Problem statement:
Word for word, restate every line of the listing that follows.

————————

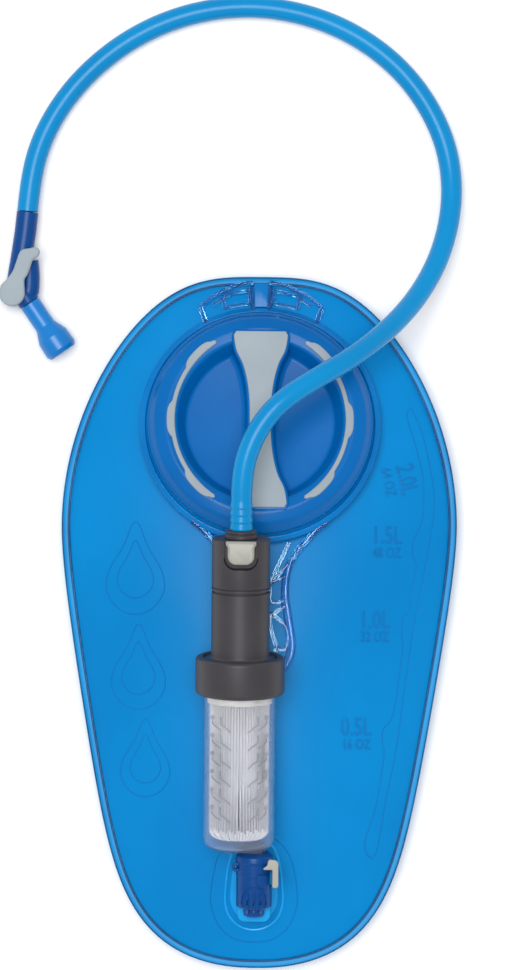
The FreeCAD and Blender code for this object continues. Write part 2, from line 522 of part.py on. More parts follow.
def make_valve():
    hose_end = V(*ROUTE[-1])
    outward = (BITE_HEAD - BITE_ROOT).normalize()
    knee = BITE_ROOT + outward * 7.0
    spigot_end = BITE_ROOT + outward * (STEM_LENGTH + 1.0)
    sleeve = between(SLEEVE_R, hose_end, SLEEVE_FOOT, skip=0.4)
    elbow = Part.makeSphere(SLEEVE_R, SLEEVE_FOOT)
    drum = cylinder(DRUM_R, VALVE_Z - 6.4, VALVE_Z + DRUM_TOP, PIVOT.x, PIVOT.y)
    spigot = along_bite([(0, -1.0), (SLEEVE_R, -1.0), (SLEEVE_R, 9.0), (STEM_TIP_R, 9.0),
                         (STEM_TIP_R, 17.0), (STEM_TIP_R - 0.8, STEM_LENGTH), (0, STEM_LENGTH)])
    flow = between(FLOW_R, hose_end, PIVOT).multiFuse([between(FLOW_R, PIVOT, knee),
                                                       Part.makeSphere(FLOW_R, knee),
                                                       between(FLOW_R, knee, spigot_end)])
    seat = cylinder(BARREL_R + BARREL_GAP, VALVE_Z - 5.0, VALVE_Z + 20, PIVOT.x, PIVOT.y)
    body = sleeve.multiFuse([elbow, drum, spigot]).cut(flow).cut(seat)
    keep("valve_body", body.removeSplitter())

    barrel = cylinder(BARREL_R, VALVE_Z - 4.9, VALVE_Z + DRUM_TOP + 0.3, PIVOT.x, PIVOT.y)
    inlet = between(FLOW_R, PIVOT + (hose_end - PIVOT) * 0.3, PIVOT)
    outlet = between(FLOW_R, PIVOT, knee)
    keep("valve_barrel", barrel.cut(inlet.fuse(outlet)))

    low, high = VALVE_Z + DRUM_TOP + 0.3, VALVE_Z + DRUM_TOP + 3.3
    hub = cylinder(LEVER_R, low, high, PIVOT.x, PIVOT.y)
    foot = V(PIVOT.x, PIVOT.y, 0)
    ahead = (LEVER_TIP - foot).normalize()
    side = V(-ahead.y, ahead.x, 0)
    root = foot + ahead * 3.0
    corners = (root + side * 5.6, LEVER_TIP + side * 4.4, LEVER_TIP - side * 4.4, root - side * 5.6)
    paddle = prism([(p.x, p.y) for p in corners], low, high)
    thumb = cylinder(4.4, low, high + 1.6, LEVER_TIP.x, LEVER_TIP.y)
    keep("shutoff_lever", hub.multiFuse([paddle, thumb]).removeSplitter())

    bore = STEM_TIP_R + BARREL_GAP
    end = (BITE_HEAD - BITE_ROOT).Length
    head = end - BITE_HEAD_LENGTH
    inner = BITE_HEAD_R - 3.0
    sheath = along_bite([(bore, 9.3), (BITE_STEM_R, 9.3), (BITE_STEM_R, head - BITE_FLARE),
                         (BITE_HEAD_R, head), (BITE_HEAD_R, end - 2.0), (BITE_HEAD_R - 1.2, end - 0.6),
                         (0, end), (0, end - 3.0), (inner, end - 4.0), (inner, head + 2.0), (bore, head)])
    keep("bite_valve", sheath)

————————

Exercise answer:
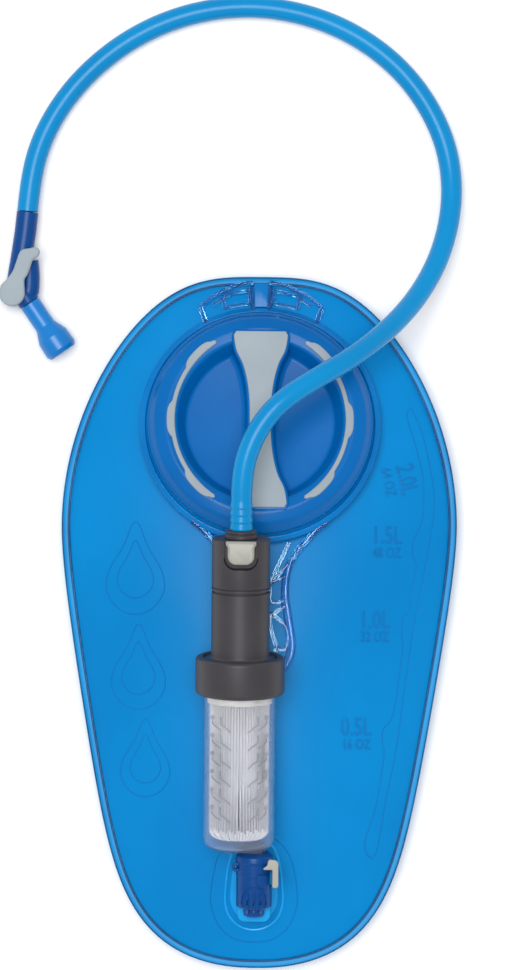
The FreeCAD and Blender code for this object continues. Write part 2, from line 522 of part.py on. More parts follow.
def make_valve():
    hose_end = V(*ROUTE[-1])
    outward = (BITE_HEAD - BITE_ROOT).normalize()
    knee = BITE_ROOT + outward * 7.0
    spigot_end = BITE_ROOT + outward * (STEM_LENGTH + 1.0)
    sleeve = between(SLEEVE_R, hose_end, SLEEVE_FOOT, skip=0.4)
    elbow = Part.makeSphere(SLEEVE_R, SLEEVE_FOOT)
    drum = cylinder(DRUM_R, VALVE_Z - 6.4, VALVE_Z + DRUM_TOP, PIVOT.x, PIVOT.y)
    spigot = along_bite([(0, -1.0), (SLEEVE_R, -1.0), (SLEEVE_R, 9.0), (STEM_TIP_R, 9.0),
                         (STEM_TIP_R, 17.0), (STEM_TIP_R - 0.8, STEM_LENGTH), (0, STEM_LENGTH)])
    flow = between(FLOW_R, hose_end, PIVOT).multiFuse([between(FLOW_R, PIVOT, knee),
                                                       Part.makeSphere(FLOW_R, knee),
                                                       between(FLOW_R, knee, spigot_end)])
    seat = cylinder(BARREL_R + BARREL_GAP, VALVE_Z - 5.0, VALVE_Z + 20, PIVOT.x, PIVOT.y)
    body = sleeve.multiFuse([elbow, drum, spigot]).cut(flow).cut(seat)
    keep("valve_body", body.removeSplitter())

    barrel = cylinder(BARREL_R, VALVE_Z - 4.9, VALVE_Z + DRUM_TOP + 0.3, PIVOT.x, PIVOT.y)
    inlet = between(FLOW_R, PIVOT + (hose_end - PIVOT) * 0.3, PIVOT)
    outlet = between(FLOW_R, PIVOT, knee)
    keep("valve_barrel", barrel.cut(inlet.fuse(outlet)))

    low, high = VALVE_Z + DRUM_TOP + 0.3, VALVE_Z + DRUM_TOP + 3.3
    hub = cylinder(LEVER_R, low, high, PIVOT.x, PIVOT.y)
    foot = V(PIVOT.x, PIVOT.y, 0)
    ahead = (LEVER_TIP - foot).normalize()
    side = V(-ahead.y, ahead.x, 0)
    root = foot + ahead * 3.0
    corners = (root + side * 5.6, LEVER_TIP + side * 4.4, LEVER_TIP - side * 4.4, root - side * 5.6)
    paddle = prism([(p.x, p.y) for p in corners], low, high)
    thumb = cylinder(4.4, low, high + 1.6, LEVER_TIP.x, LEVER_TIP.y)
    keep("shutoff_lever", hub.multiFuse([paddle, thumb]).removeSplitter())

    bore = STEM_TIP_R + BARREL_GAP
    end = (BITE_HEAD - BITE_ROOT).Length
    head = end - BITE_HEAD_LENGTH
    inner = BITE_HEAD_R - 3.0
    sheath = along_bite([(bore, 9.3), (BITE_STEM_R, 9.3), (BITE_STEM_R, head - BITE_FLARE),
                         (BITE_HEAD_R, head), (BITE_HEAD_R, end - 2.0), (BITE_HEAD_R - 1.2, end - 0.6),
                         (0, end), (0, end - 3.0), (inner, end - 4.0), (inner, head + 2.0), (bore, head)])
    keep("bite_valve", sheath)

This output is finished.